## What this task involves:
Look through the entries below and extract exactly the lines from the one containing "Reconstruct the object" through the one containing "relief_d = 15.4; // [14.8:0.1:16]", ends included.
[Exercise data start]
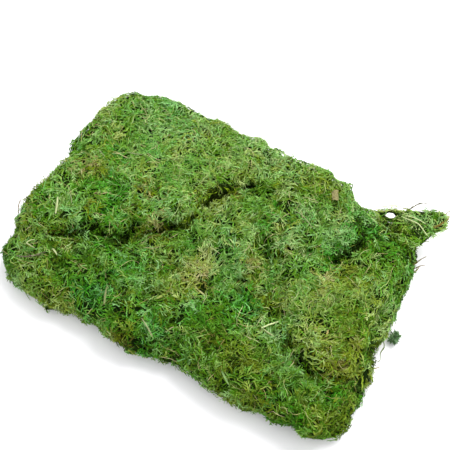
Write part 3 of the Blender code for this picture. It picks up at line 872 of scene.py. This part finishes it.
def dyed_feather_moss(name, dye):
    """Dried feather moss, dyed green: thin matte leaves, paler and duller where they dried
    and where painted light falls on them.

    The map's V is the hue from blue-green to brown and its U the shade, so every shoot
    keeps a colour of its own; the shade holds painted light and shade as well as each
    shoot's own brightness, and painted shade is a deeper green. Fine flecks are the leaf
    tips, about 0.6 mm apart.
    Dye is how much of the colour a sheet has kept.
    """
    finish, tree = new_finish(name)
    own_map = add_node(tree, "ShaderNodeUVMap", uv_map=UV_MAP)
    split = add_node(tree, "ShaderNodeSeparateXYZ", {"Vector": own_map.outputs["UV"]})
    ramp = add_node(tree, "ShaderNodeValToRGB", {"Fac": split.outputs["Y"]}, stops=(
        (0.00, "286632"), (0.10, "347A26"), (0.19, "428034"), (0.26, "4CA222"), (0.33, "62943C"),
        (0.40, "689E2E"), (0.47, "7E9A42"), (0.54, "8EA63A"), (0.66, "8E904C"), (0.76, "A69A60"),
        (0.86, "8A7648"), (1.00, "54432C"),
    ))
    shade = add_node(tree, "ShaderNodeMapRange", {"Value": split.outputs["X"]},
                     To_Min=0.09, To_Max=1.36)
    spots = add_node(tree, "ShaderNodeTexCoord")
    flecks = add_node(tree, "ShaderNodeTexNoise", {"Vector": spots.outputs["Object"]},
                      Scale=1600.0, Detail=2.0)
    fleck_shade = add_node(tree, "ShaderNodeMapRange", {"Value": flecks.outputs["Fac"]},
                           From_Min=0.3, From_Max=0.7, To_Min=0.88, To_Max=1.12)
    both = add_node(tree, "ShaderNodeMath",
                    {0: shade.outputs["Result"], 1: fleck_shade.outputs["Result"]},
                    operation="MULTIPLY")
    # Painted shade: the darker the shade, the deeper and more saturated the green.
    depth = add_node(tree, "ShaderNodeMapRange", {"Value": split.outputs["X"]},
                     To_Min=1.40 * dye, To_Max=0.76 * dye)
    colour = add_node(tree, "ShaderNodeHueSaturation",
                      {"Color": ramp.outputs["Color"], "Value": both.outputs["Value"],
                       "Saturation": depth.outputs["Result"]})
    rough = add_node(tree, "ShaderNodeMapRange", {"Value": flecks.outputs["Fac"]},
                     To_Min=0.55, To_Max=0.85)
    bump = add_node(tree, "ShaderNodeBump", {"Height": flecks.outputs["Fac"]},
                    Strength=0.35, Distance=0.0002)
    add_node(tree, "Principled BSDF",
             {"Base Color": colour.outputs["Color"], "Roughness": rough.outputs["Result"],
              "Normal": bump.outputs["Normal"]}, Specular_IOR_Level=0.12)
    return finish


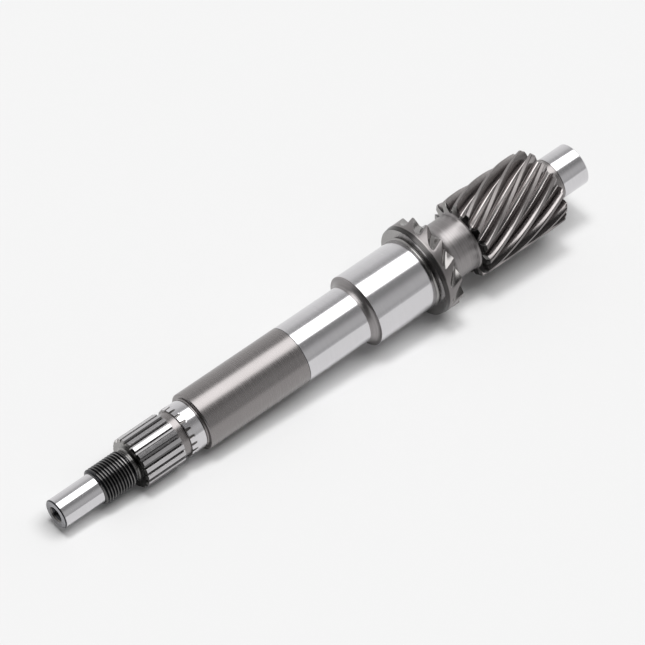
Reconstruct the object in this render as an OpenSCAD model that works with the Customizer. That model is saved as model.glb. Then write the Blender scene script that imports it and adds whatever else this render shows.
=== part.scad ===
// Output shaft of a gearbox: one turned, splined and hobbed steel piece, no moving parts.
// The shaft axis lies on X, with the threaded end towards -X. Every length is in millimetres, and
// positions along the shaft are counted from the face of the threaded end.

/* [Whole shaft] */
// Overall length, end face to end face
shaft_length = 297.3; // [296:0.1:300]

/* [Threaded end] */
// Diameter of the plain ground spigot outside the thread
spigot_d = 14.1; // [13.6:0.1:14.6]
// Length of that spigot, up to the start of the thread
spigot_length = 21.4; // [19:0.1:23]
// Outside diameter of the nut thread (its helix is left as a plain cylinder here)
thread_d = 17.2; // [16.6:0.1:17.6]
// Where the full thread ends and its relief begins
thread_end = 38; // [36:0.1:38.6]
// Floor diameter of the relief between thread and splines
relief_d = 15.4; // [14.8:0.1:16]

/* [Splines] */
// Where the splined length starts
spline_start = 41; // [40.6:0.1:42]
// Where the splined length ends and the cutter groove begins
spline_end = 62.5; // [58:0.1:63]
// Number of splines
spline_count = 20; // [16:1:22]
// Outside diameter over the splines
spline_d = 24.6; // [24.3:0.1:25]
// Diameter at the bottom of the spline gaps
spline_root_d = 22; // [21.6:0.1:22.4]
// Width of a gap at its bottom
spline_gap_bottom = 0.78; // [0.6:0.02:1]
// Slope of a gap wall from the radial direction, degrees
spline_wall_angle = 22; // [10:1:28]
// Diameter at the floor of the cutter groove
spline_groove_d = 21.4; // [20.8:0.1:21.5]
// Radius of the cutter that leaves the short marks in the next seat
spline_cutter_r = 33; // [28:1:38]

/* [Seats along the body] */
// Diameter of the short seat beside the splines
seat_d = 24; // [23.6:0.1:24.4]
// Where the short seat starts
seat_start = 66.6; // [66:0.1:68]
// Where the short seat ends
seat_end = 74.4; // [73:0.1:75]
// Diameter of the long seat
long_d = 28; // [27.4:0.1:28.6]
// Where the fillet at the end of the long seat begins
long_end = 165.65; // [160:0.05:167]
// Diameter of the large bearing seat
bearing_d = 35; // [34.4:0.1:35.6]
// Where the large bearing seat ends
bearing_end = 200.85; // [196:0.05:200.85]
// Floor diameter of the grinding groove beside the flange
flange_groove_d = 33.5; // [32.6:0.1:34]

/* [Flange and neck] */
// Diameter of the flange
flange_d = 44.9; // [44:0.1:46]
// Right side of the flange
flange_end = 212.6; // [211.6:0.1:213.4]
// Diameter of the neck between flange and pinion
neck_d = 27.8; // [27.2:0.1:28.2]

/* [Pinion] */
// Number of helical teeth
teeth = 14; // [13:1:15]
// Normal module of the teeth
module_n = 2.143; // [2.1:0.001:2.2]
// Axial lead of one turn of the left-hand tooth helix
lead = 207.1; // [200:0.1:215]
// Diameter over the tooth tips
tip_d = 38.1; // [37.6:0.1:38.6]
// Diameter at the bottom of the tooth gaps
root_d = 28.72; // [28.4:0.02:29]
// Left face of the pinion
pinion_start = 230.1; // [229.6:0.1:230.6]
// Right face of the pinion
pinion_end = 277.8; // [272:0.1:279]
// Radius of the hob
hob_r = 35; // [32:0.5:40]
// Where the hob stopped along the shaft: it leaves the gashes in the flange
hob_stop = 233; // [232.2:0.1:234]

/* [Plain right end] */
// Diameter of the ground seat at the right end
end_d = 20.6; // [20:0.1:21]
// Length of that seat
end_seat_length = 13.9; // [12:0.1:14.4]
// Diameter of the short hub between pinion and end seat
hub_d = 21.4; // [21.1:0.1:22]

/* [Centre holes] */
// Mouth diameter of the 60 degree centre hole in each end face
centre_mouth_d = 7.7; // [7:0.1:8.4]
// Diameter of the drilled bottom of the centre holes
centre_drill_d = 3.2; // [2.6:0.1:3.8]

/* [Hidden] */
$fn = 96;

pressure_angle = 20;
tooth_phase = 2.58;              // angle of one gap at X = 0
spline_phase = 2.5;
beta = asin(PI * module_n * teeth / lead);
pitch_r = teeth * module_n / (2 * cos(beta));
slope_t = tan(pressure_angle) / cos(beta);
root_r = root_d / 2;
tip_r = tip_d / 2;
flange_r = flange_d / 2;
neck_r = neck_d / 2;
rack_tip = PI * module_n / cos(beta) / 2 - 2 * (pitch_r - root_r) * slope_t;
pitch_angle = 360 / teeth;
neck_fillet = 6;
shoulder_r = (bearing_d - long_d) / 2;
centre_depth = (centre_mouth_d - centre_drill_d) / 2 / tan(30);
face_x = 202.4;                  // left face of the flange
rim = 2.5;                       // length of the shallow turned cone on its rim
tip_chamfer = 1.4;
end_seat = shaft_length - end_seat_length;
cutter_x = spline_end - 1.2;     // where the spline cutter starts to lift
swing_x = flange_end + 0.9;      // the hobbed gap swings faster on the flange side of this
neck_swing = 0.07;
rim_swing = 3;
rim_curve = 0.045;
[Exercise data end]
## The result:
Reconstruct the object in this render as an OpenSCAD model that works with the Customizer. That model is saved as model.glb. Then write the Blender scene script that imports it and adds whatever else this render shows.
=== part.scad ===
// Output shaft of a gearbox: one turned, splined and hobbed steel piece, no moving parts.
// The shaft axis lies on X, with the threaded end towards -X. Every length is in millimetres, and
// positions along the shaft are counted from the face of the threaded end.

/* [Whole shaft] */
// Overall length, end face to end face
shaft_length = 297.3; // [296:0.1:300]

/* [Threaded end] */
// Diameter of the plain ground spigot outside the thread
spigot_d = 14.1; // [13.6:0.1:14.6]
// Length of that spigot, up to the start of the thread
spigot_length = 21.4; // [19:0.1:23]
// Outside diameter of the nut thread (its helix is left as a plain cylinder here)
thread_d = 17.2; // [16.6:0.1:17.6]
// Where the full thread ends and its relief begins
thread_end = 38; // [36:0.1:38.6]
// Floor diameter of the relief between thread and splines
relief_d = 15.4; // [14.8:0.1:16]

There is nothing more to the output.